### Stated goal
Find how many lines in the material contain "shows"; your answer should be that number alone.

### Available data

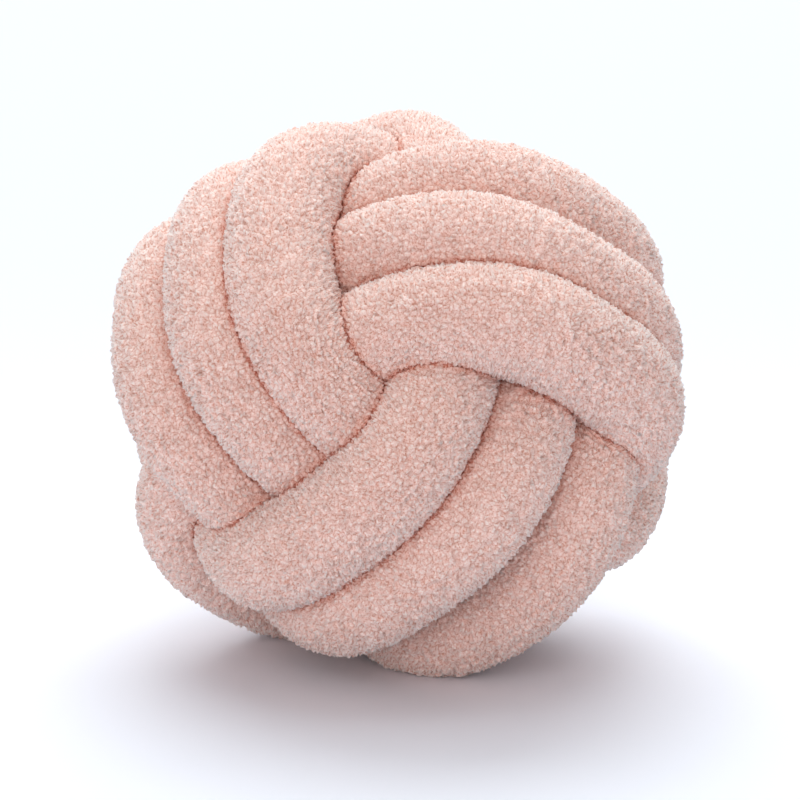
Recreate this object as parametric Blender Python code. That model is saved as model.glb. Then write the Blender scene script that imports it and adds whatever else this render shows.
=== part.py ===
"""Knot cushion, 30 cm across: one long tube of teddy cloth, stuffed, closed at both ends and wound into a ball.

The tube makes a monkey's fist: three turns in each of three directions. A set of three turns is a band.
Each band passes over one neighbouring band and under the other, so no turn can slip off. The two closed
ends are coiled up in the middle of the ball, where nobody sees them.

Frame: metres, +Z up. The ball rests on z = 0 on a small flat spot, its front faces -Y, and the origin
is on the floor under the middle of the ball.
"""
import math

import bpy
import numpy as np
from mathutils import Euler

for old in list(bpy.data.objects):
    bpy.data.objects.remove(old, do_unlink=True)

MM = 0.001

# Driving sizes, in millimetres unless the comment says otherwise.
TUBE_RADIUS = 27.5      # the stuffed tube where nothing presses on it
SKIN_GAP = 0.6          # each strand's skin stays this far from the surface midway to its neighbour
LOOP_POWER = 2.75       # exponent of a turn's outline: 2 is an ellipse, more is boxier
WAIST_MIDDLE = 83       # half height of a band's middle turn where the next band crosses over it
WAIST_OUTER = 80        # the same for the two outer turns
WAIST_PITCH = 42        # from one turn to the next at their waists, where the band is drawn together
CROWN_POWER = 4         # how soon a band narrows away from its crown
PASSING = 0.13          # share of a turn, each side of a waist, in which the tube moves on to its next place
BAND_END = 0.07         # share of a turn left out at each end of a band, where the tube dips into the core
COIL_RADIUS = 31        # the tucked-in ends lie as two short coils in the core, one above the other
COIL_HEIGHT = 24        # of the upper coil above the ball's middle, and of the lower one below it
FIRST_COIL = (410, 150) # degrees around the core at which the first end's coil starts and stops
LAST_COIL = (73, -170)  # the same for the last end's coil
BRIDGE_PULLS = (0.9, 1.1, 1.1, 1.0)  # stiffness of the four runs that join coils and bands
MIDDLE = (3, 1, 136)    # the knot's middle in the object's frame, low enough to press the ball flat by 5

SIDES = 12              # facets around the tube
STEP = 13.4             # facets along the tube
FINE_STEP = 3           # spacing of the centreline points that press on a strand
OWN_REACH = 70          # a strand isn't pressed by its own length nearer than this
PRESS_SHARPNESS = 8     # how crisp the edge is where a pressed side meets a free one
BEND_LIMIT = 0.85       # share of the bend's own radius that the inside of a bend may fill
END_INSET = 3           # the tube's round ends start this far before the first ring

# How the knot lies, in degrees. It starts with its corner, where the three bands meet, facing the front
# and the first band on the left. Then it is turned sideways, rolled and tipped, in that order.
TIP, ROLL, TURN = -15.6, 29.2, -1.3

# The nine turns, in the order in which the tube makes them. Every size is in millimetres in the band's own
# frame. place is -1, 0 or 1 across the band. reach is how far the turn's front crown stands out, and stack is
# where that crown lies across the band. back_reach and back_stack say the same of its back crown. lean
# (degrees) turns the loop in its plane, and skew sets its two waists apart.
TURNS = [
    # band, place, reach, stack, back_reach, back_stack, lean, skew
    (0, 1, 121, 39, 113, 44, 1, -6),
    (0, 0, 127, 1, 120, 0, 1, 2),
    (0, -1, 121, -46, 115, -47, 1, 0),
    (1, 1, 116, 49, 113, 44, 1, 2),
    (1, 0, 123, 4, 122, -2, 4, -5),
    (1, -1, 109, -60, 115, -46, 9, -4),
    (2, -1, 114, -43, 117, -46, -2, 10),
    (2, 0, 126, 12, 122, -2, 2, 1),
    (2, 1, 124, 50, 117, 52, -1, 7),
]
# Where a band's first turn starts, in degrees around the loop from its front crown, and which way it runs.
BAND_START = [90, 270, 270]
BAND_SENSE = [-1, -1, 1]


def ease(x):
    """A step from 0 to 1 over 0 < x < 1 that starts and ends softly."""
    x = np.clip(x, 0, 1)
    return x ** 3 * (x * (6 * x - 15) + 10)


def turn_points(turn, angle):
    """Points of one turn at these angles around its loop, in the knot's frame."""
    band, place, reach, stack, back_reach, back_stack, lean, skew = turn
    waist = WAIST_OUTER if place else WAIST_MIDDLE
    along, up = np.cos(angle), np.sin(angle)
    long_half = np.where(along > 0, reach, back_reach)
    radius = (np.abs(along / long_half) ** LOOP_POWER + np.abs(up / waist) ** LOOP_POWER) ** (-1 / LOOP_POWER)
    tilted = angle + math.radians(lean)
    crown = np.where(along > 0, stack, back_stack)
    drawn_in = place * WAIST_PITCH
    points = np.zeros((len(angle), 3))
    points[:, band] = radius * np.cos(tilted)
    points[:, (band + 1) % 3] = radius * np.sin(tilted)
    points[:, (band + 2) % 3] = drawn_in + (crown - drawn_in) * along ** CROWN_POWER + skew * up
    return points


def band_points(band):
    """The three turns of one band as one run of points, each turn eased into the next at a hidden waist."""
    turns = [turn for turn in TURNS if turn[0] == band]
    turned = np.linspace(BAND_END, len(turns) - BAND_END, 360 * len(turns))
    angle = np.radians(BAND_START[band] + BAND_SENSE[band] * 360 * turned)
    points = np.zeros((len(turned), 3))
    for number, turn in enumerate(turns):
        share = np.ones(len(turned))
        if number > 0:
            share *= ease((turned - number + PASSING) / (2 * PASSING))
        if number < len(turns) - 1:
            share *= 1 - ease((turned - number - 1 + PASSING) / (2 * PASSING))
        points += share[:, None] * turn_points(turn, angle)
    return points


def coil_points(height, first_degrees, last_degrees):
    """A tucked-in end: part of a ring in the core, from one angle around the knot's third axis to another."""
    angle = np.radians(np.linspace(first_degrees, last_degrees, 120))
    return np.stack([COIL_RADIUS * np.cos(angle), COIL_RADIUS * np.sin(angle), np.full(len(angle), height)], axis=1)


def bridge(before, after, pull):
    """A smooth run from the end of one stretch to the start of the next. pull is its stiffness at both ends."""
    start, end = before[-1], after[0]
    span = np.linalg.norm(end - start)
    leave = (start - before[-2]) / np.linalg.norm(start - before[-2]) * span * pull
    arrive = (after[1] - end) / np.linalg.norm(after[1] - end) * span * pull
    t = np.linspace(0, 1, 42)[1:-1, None]
    rise = t * t * (3 - 2 * t)
    return start * (1 - rise) + end * rise + leave * t * (1 - t) ** 2 - arrive * t * t * (1 - t)


def resample(points, spacing):
    """The same line with evenly spaced points about spacing apart, and each one's distance from the start."""
    walked = np.concatenate([[0], np.cumsum(np.linalg.norm(np.diff(points, axis=0), axis=1))])
    distance = np.linspace(0, walked[-1], int(round(walked[-1] / spacing)) + 1)
    return np.stack([np.interp(distance, walked, points[:, axis]) for axis in range(3)], axis=1), distance


def tube_line():
    """The centreline of the whole tube, end to end, closely sampled."""
    bands = [band_points(band) for band in range(3)]
    line = [coil_points(COIL_HEIGHT, *FIRST_COIL)]
    for stretch, pull in zip([*bands, coil_points(-COIL_HEIGHT, *LAST_COIL)], BRIDGE_PULLS):
        line += [bridge(line[-1], stretch, pull), stretch]
    return np.concatenate(line)


def knot_rotation():
    """The rotation from the knot's frame to the object's frame."""
    corner = np.full(3, 3 ** -0.5)
    first_band = np.array([1.0, 0, 0])
    left = first_band - corner * (first_band @ corner)
    left /= np.linalg.norm(left)
    facing = np.stack([-left, -corner, np.cross(corner, -left)])
    laid = Euler([math.radians(angle) for angle in (TIP, ROLL, TURN)], "ZYX").to_matrix()
    return np.array(laid) @ facing


def along_line(line):
    """For each point of a line: the way it runs, a side direction that never twists, and how it bends."""
    runs = np.gradient(line, axis=0)
    length = np.linalg.norm(runs, axis=1)[:, None]
    runs = runs / length
    bends = np.gradient(runs, axis=0) / length
    side = np.cross(runs[0], [0, 0, 1])
    sides = []
    for way in runs:
        side = side - way * (side @ way)
        side = side / np.linalg.norm(side)
        sides.append(side)
    return runs, np.array(sides), bends


def tube_sections():
    """The tube's cross-sections, one ring of SIDES points at each step, and its two end points, in the knot's frame.

    Every point lies where the free tube would have it, unless another strand presses there: then it
    lies on the surface midway between the two centrelines, less SKIN_GAP.
    """
    presses, pressed_at = resample(tube_line(), FINE_STEP)
    line, distance = resample(tube_line(), STEP)
    runs, sides, bends = along_line(line)
    around = np.linspace(0, 2 * math.pi, SIDES, endpoint=False)
    rings = []
    for centre, at, run, side, bend in zip(line, distance, runs, sides, bends):
        ways = np.outer(np.cos(around), side) + np.outer(np.sin(around), np.cross(run, side))
        others = presses[np.abs(pressed_at - at) > OWN_REACH] - centre
        toward = ways @ others.T
        midway = (others ** 2).sum(axis=1) / (2 * np.maximum(toward, 1e-3))
        room = np.where(toward > 1e-3, midway, np.inf).min(axis=1) - SKIN_GAP
        bend_room = BEND_LIMIT / np.maximum(ways @ bend, 1e-6)
        end_distance = min(at, distance[-1] - at) + END_INSET
        end_room = TUBE_RADIUS * math.sqrt(1 - max(0, 1 - end_distance / TUBE_RADIUS) ** 2)
        limits = np.stack([room, bend_room, np.full(SIDES, end_room)])
        radius = (limits ** -PRESS_SHARPNESS).sum(axis=0) ** (-1 / PRESS_SHARPNESS)
        rings.append(centre + ways * radius[:, None])
    return np.array(rings), line[0] - runs[0] * END_INSET, line[-1] + runs[-1] * END_INSET


def placed(points):
    """Points from the knot's frame in millimetres to the object's frame in metres, pressed flat at the floor."""
    moved = points @ knot_rotation().T + MIDDLE
    moved[:, 2] = np.maximum(moved[:, 2], 0)
    return moved * MM


def teddy_cloth():
    """Pale pink boucle, matt all over."""
    material = bpy.data.materials.new("pink_teddy_cloth")
    material.use_nodes = True
    shader = material.node_tree.nodes["Principled BSDF"]
    shader.inputs["Base Color"].default_value = (0.72, 0.47, 0.41, 1)
    shader.inputs["Roughness"].default_value = 0.95
    shader.inputs["Metallic"].default_value = 0
    return material


def stuffed_tube():
    """The one sewn, stuffed tube as a closed mesh: rings of points, joined by quads, with a point at each end."""
    rings, first_end, last_end = tube_sections()
    count = len(rings)
    points = np.concatenate([rings.reshape(-1, 3), first_end[None], last_end[None]])
    faces = []
    for ring in range(count - 1):
        for side in range(SIDES):
            here, beside = ring * SIDES + side, ring * SIDES + (side + 1) % SIDES
            faces.append((here, beside, beside + SIDES, here + SIDES))
    last = (count - 1) * SIDES
    for side in range(SIDES):
        beside = (side + 1) % SIDES
        faces.append((count * SIDES, beside, side))
        faces.append((count * SIDES + 1, last + side, last + beside))
    mesh = bpy.data.meshes.new("stuffed_tube")
    mesh.from_pydata(placed(points).tolist(), [], faces)
    mesh.materials.append(teddy_cloth())
    mesh.shade_smooth()
    cushion = bpy.data.objects.new("stuffed_tube", mesh)
    bpy.context.scene.collection.objects.link(cushion)


stuffed_tube()
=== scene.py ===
# %% [markdown]
# # A knot cushion in teddy cloth
#
# The real thing is one long tube of curly teddy cloth, stuffed and wound into a ball about 30 cm across:
# three turns one way, three turns around those, and three more around both. Sailors call it a monkey's fist.
# A plain solid of that ball is loaded first. The cells below dress it with a fine skin and real curls.

import math

import bpy
import numpy as np
from mathutils import Euler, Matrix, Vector


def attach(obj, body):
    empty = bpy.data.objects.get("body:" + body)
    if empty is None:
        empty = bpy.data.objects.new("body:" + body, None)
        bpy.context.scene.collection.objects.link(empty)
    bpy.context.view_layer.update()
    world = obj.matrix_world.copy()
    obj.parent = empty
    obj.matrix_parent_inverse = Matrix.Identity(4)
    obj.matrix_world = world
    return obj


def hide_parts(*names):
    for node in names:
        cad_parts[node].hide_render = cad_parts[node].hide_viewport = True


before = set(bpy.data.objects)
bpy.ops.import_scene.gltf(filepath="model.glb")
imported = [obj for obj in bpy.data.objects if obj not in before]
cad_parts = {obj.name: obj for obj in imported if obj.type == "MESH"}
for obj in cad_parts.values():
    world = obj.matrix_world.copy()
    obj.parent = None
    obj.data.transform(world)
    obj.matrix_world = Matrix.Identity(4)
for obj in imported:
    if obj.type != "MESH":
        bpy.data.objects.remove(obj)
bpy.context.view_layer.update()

# %% [markdown]
# ## The camera
#
# The ball is seen from the front and a little above, from far enough away that it hardly shows perspective.
# A long lens does the same here: the lens follows from the distance and from how much the picture takes in
# at the ball, so that either can be changed alone.

# %% Camera
KNOT_MIDDLE = Vector((0.003, 0.001, 0.136))  # where the bands cross in the plain solid, in metres
EYE_ABOVE = math.radians(11)
EYE_DISTANCE = 1.8
HALF_VIEW = 0.2072                        # metres: half of what the picture takes in, at the ball
AIM_RIGHT, AIM_UP = -0.0013, -0.0039      # the ball sits a little above the picture's middle
SENSOR = 36

to_eye = Vector((0, -math.cos(EYE_ABOVE), math.sin(EYE_ABOVE)))
picture_up = Vector((0, math.sin(EYE_ABOVE), math.cos(EYE_ABOVE)))
lens = bpy.data.cameras.new("studio_camera")
lens.sensor_width = SENSOR
lens.lens = SENSOR / 2 * EYE_DISTANCE / HALF_VIEW
camera = bpy.data.objects.new("studio_camera", lens)
camera.location = KNOT_MIDDLE + Vector((AIM_RIGHT, 0, 0)) + picture_up * AIM_UP + to_eye * EYE_DISTANCE
camera.rotation_euler = (math.pi / 2 - EYE_ABOVE, 0, 0)
bpy.context.scene.collection.objects.link(camera)
bpy.context.scene.camera = camera
print("lens", round(lens.lens, 1), "mm")

# %% [markdown]
# ## The winding
#
# The whole shape follows from the line down the middle of the tube. Each of its nine turns is a rounded loop.
# The loops could be drawn by hand as curves, but a loop has only a few sizes that matter: how far it stands
# out, how high it is at its waist, where it lies across its band, and how it leans. With those in a table the
# turns stay even, as a hand that winds the tube keeps them, and the small differences of the real ball show.
# All of this is in millimetres around the knot's middle, and is the winding of the plain solid.

# %% Sizes of the winding
TUBE_RADIUS = 27.5
LOOP_POWER = 2.75                         # exponent of a turn's outline: 2 is an ellipse, more is boxier
WAIST_MIDDLE, WAIST_OUTER = 83, 80        # half heights of a band's middle turn and its outer turns
WAIST_PITCH = 42                          # from turn to turn at the waists
CROWN_POWER = 4                           # how soon a band narrows away from its crown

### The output
2